Intermittent issue - application is not available on run environment

ljelinkova commented 6 years ago

The E2E tests fail intermittently because the application is not available on run environment.

http://artifacts.ci.centos.org/devtools/e2e/devtools-test-e2e-openshift.io-smoketest-us-east-2a-released/322/07-02-run.html

The E2E workflow is:

Create space
Create Vert.x with REST API and Rollout to Run strategy
Waits until the pipeline is finished and promotes to Run
Checks the stage application
Checks the run application - this step fails

This is the Jenkins log http://artifacts.ci.centos.org/devtools/e2e/devtools-test-e2e-openshift.io-smoketest-us-east-2a-released/322/05-01-jenkins-log.html

This is output of a script that lists Jenkins pods, we can add any oc command you might need to debug this issue

http://artifacts.ci.centos.org/devtools/e2e/devtools-test-e2e-openshift.io-smoketest-us-east-2a-released/322/oc-logs-output.txt

ldimaggi commented 6 years ago

Is there any possibility that this is a timing issue? I have seen random instances of the deployment to run requiring a long time to complete.

Or, might this be a resources issue? Do you see anything in the logs related to a quota being reached? Maybe the env reset is not removing any existing deployments to run?

hrishin commented 6 years ago

@ljelinkova did you see resource quota? sometimes quota gets full for target namespace. OS accepts the new DC request successfully but not able to deploy it if the quota is reached.

ljelinkova commented 6 years ago

@hrishin The resource quota should not be the problem since we reset the whole environment after each test.

@ldimaggi It might be the timing issue, maybe if the tests waited for some time the app would start.

But the main question is - how does random user know that the deployment failed? Or that the deployment is finished? Should not this be part of "Pipeline"? I simple assumed that once the Pipeline is finished I can assume all is set and ready and I can start using the application.

ppitonak commented 6 years ago

I agree that it should be part of the pipeline, i.e. "Rollout to Run" step should be marked as successful only when the app was deployed successfully. WDYT @openshiftio/uxd-team @catrobson

catrobson commented 6 years ago

@ppitonak Agree we would only mark that step successful when the app was deployed successfully.

kwk commented 6 years ago

I consider this to be a P1 issue because if we ignore this failure we cannot push to prod.

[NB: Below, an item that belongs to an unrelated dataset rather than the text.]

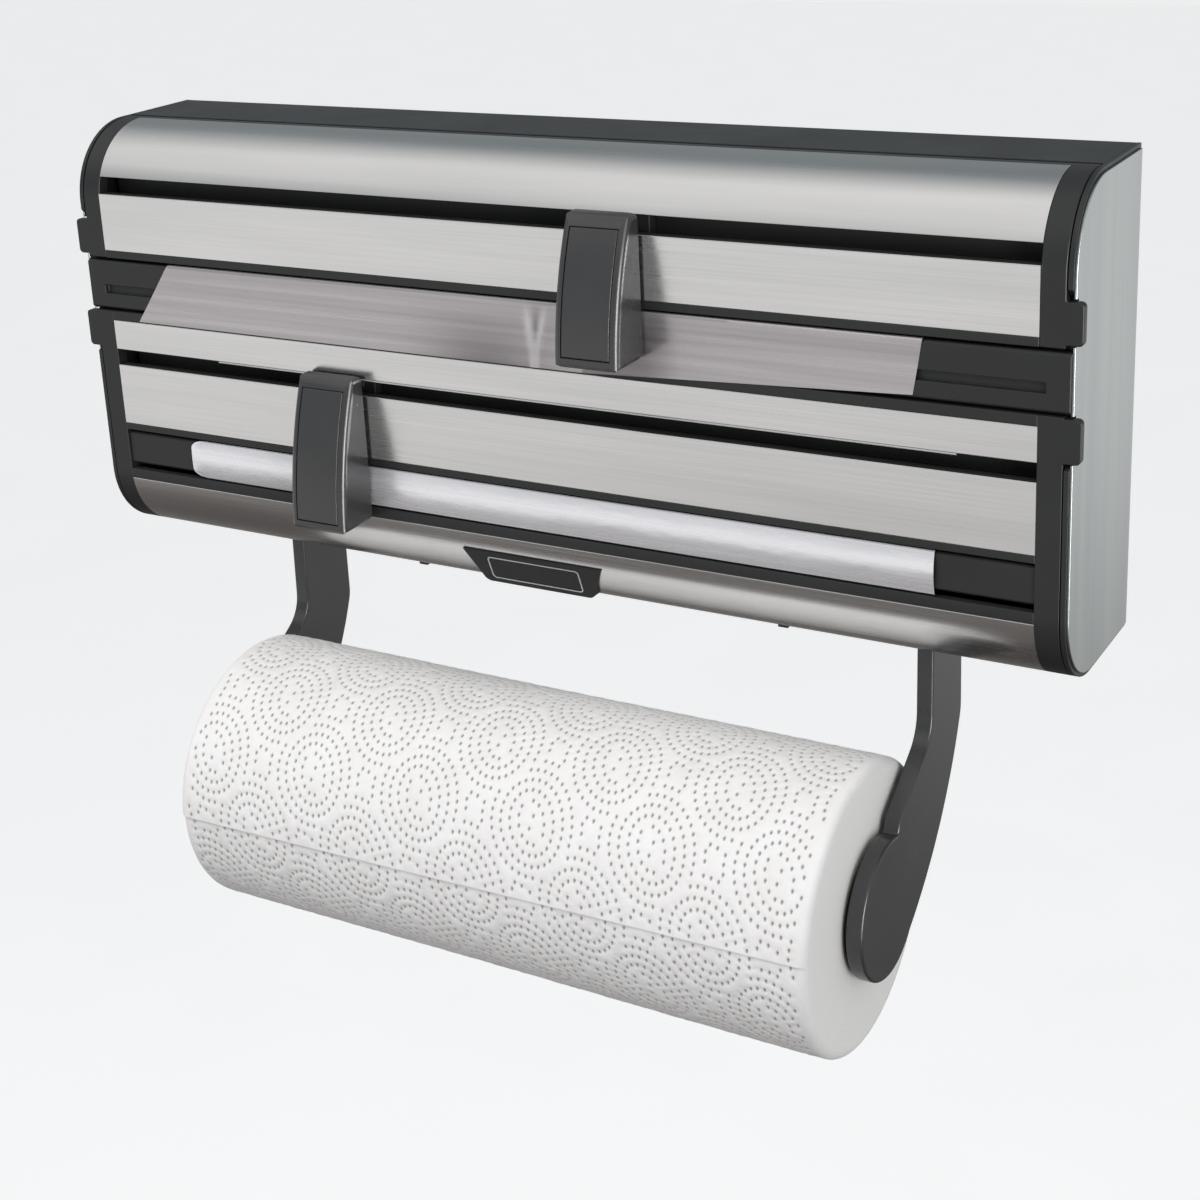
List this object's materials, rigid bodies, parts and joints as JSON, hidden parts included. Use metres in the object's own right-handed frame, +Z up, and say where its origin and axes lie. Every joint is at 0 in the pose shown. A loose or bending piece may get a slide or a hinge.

ppitonak commented 6 years ago

We implemented a workaround in e2e tests (https://github.com/fabric8io/fabric8-test/pull/949).

I had a chat with @aslakknutsen @bartoszmajsak @ljelinkova @jiekang @joshuawilson ... the result of discussion is that we are not able to guarantee that the application is deployed and working at any point in time after the pipeline finished. The dev team is against adding the readiness probe to the pipeline.

@fabric8-ui/uxd I still think that we should signal to the users

that their application was working at some point after pipeline finished (e.g. another step in pipeline) or
that their application is not working at the moment (e.g. status icon next to the link to run env or link to deployments page)

alexeykazakov commented 6 years ago

While I see the point of separating pipelines and service/pod readiness I also believe there is an UX issue. We got many reports when user got confused when saw finished piplenes with unavailable app. For many users it looks like a bug.

bartoszmajsak commented 6 years ago

The dev team is against adding the readiness probe to the pipeline.

@ppitonak I might have missed that part of the long discussion - can you shed some more light on why dev team is against that?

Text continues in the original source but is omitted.